● DATA LINES:
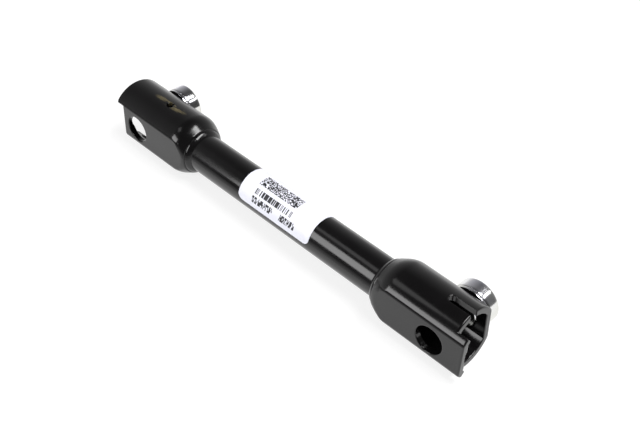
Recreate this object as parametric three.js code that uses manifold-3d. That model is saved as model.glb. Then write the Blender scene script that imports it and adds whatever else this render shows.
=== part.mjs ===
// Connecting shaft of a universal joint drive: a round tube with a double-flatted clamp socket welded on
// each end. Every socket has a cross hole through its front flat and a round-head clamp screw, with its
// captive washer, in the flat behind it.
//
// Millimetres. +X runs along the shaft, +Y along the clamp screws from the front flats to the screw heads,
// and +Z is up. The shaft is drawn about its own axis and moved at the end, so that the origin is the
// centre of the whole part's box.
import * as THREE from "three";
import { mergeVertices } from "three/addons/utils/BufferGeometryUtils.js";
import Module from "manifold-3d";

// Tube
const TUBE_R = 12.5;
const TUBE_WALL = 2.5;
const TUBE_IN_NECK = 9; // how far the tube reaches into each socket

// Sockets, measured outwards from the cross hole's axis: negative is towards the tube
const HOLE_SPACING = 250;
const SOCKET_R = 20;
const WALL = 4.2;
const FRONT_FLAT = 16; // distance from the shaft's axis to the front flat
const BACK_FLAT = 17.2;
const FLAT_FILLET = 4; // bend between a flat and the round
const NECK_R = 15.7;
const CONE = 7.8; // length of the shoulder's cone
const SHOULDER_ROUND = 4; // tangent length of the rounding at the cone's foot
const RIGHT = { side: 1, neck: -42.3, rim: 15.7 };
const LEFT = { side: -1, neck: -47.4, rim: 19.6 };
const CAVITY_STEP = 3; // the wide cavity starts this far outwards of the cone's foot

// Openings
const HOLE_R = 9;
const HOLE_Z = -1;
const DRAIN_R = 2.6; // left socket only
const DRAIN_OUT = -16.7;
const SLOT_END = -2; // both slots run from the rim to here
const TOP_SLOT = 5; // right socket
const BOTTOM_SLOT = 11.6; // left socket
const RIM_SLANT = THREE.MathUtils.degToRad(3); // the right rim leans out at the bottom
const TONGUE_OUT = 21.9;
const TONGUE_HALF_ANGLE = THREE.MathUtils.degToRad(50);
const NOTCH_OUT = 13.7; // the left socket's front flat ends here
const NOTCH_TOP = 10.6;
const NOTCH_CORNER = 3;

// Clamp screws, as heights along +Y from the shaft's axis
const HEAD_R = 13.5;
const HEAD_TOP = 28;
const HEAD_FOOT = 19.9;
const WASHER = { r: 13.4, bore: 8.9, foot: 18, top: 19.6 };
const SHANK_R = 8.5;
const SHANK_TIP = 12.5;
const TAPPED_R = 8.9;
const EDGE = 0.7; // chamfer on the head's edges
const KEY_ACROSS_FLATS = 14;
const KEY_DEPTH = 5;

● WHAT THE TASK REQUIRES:
Give back all the data exactly as written.

● SOLUTION:
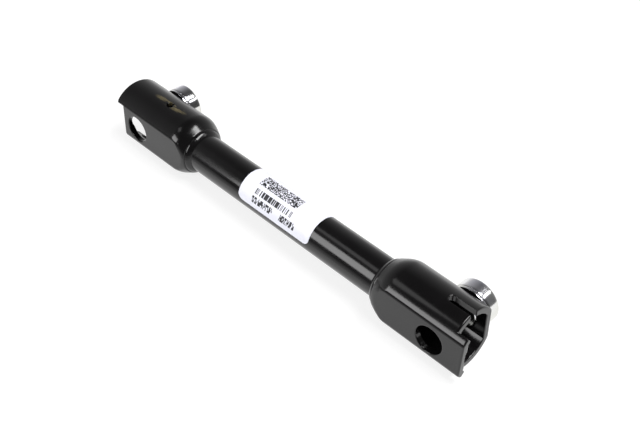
Recreate this object as parametric three.js code that uses manifold-3d. That model is saved as model.glb. Then write the Blender scene script that imports it and adds whatever else this render shows.
=== part.mjs ===
// Connecting shaft of a universal joint drive: a round tube with a double-flatted clamp socket welded on
// each end. Every socket has a cross hole through its front flat and a round-head clamp screw, with its
// captive washer, in the flat behind it.
//
// Millimetres. +X runs along the shaft, +Y along the clamp screws from the front flats to the screw heads,
// and +Z is up. The shaft is drawn about its own axis and moved at the end, so that the origin is the
// centre of the whole part's box.
import * as THREE from "three";
import { mergeVertices } from "three/addons/utils/BufferGeometryUtils.js";
import Module from "manifold-3d";

// Tube
const TUBE_R = 12.5;
const TUBE_WALL = 2.5;
const TUBE_IN_NECK = 9; // how far the tube reaches into each socket

// Sockets, measured outwards from the cross hole's axis: negative is towards the tube
const HOLE_SPACING = 250;
const SOCKET_R = 20;
const WALL = 4.2;
const FRONT_FLAT = 16; // distance from the shaft's axis to the front flat
const BACK_FLAT = 17.2;
const FLAT_FILLET = 4; // bend between a flat and the round
const NECK_R = 15.7;
const CONE = 7.8; // length of the shoulder's cone
const SHOULDER_ROUND = 4; // tangent length of the rounding at the cone's foot
const RIGHT = { side: 1, neck: -42.3, rim: 15.7 };
const LEFT = { side: -1, neck: -47.4, rim: 19.6 };
const CAVITY_STEP = 3; // the wide cavity starts this far outwards of the cone's foot

// Openings
const HOLE_R = 9;
const HOLE_Z = -1;
const DRAIN_R = 2.6; // left socket only
const DRAIN_OUT = -16.7;
const SLOT_END = -2; // both slots run from the rim to here
const TOP_SLOT = 5; // right socket
const BOTTOM_SLOT = 11.6; // left socket
const RIM_SLANT = THREE.MathUtils.degToRad(3); // the right rim leans out at the bottom
const TONGUE_OUT = 21.9;
const TONGUE_HALF_ANGLE = THREE.MathUtils.degToRad(50);
const NOTCH_OUT = 13.7; // the left socket's front flat ends here
const NOTCH_TOP = 10.6;
const NOTCH_CORNER = 3;

// Clamp screws, as heights along +Y from the shaft's axis
const HEAD_R = 13.5;
const HEAD_TOP = 28;
const HEAD_FOOT = 19.9;
const WASHER = { r: 13.4, bore: 8.9, foot: 18, top: 19.6 };
const SHANK_R = 8.5;
const SHANK_TIP = 12.5;
const TAPPED_R = 8.9;
const EDGE = 0.7; // chamfer on the head's edges
const KEY_ACROSS_FLATS = 14;
const KEY_DEPTH = 5;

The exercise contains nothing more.